Travel companies offer the visit as part of a day-trip from Krakow, followed by a visit to the Wieliczka Salt Mine. Advertisers are cashing in on the record numbers of visitors, erecting hoardings on the approach to it. Meanwhile, the boundaries of the local town, Oswiecim, creep ever nearer.

It is a positive thing that about 1.5 million people visited the former death camp last year. But as the number of Auschwitz survivors dwindles, questions are being raised about how to preserve its dignity.

The camp is treated as a cemetery to commemorate the deaths of over a million people.

Many of the exhibits at the Auschwitz museum have been created by survivors and for decades after the war, the museum's director was a former camp inmate, Kazimierz Smolen, a Polish Catholic resistance fighter. His influence continues to be felt and the place is allowed to speak for itself. There is no entrance fee and no modern technology used to create interactive exhibits or recreate scenes. Instead, detailed, informative notices explain the facts and the impact is enormous.

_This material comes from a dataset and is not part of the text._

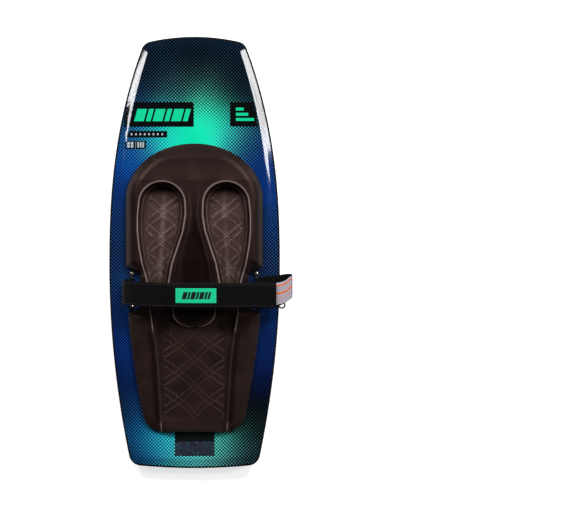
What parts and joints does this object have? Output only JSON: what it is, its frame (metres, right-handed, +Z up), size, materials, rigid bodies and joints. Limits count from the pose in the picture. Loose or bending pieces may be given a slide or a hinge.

Teenagers posed for selfies at the camp, kissing and pulling faces

But do Auschwitz's millions of visitors feel the solemnity of the place or does time also take its toll? Last year, there was outrage when a series of social media posts showed Israeli teenagers posing for selfies at the camp, kissing or pulling faces and generally appearing to be having a good time.

Meanwhile, in an effort to preserve its authenticity, the museum has no CCTV system to protect it, and exhibits have been stolen or defaced with graffiti.

Other camps in Poland suffer from the same problems. Last year I visited Majdanek, on the outskirts of the city of Lublin, overlooked by incongruous modern apartment blocks. A main road runs straight past the camp, with the barbed wire, guard towers and reconstructed chimney of the crematorium in plain view from passing cars.

Women pushing buggies stroll through the parkland outside. Polish families from Lublin city centre use Majdanek as a place to visit at weekends for a break from the city.

Inside, however, there is a sense of reverence. Guides speak in hushed voices and tour groups trudge silently across the huge site. A recent class of Israeli high school students were clearly awed by the camp, singing, praying, a few of them openly crying.

And yet, it is hard to get away from the fact that Poland is a country with a Jewish history but very little Jewish life. The museums and restored ghettos are run by non-Jewish Poles determined to honour the memory of those who were killed by the Nazis - but as the years go by and the survivors die, the link becomes more tenuous.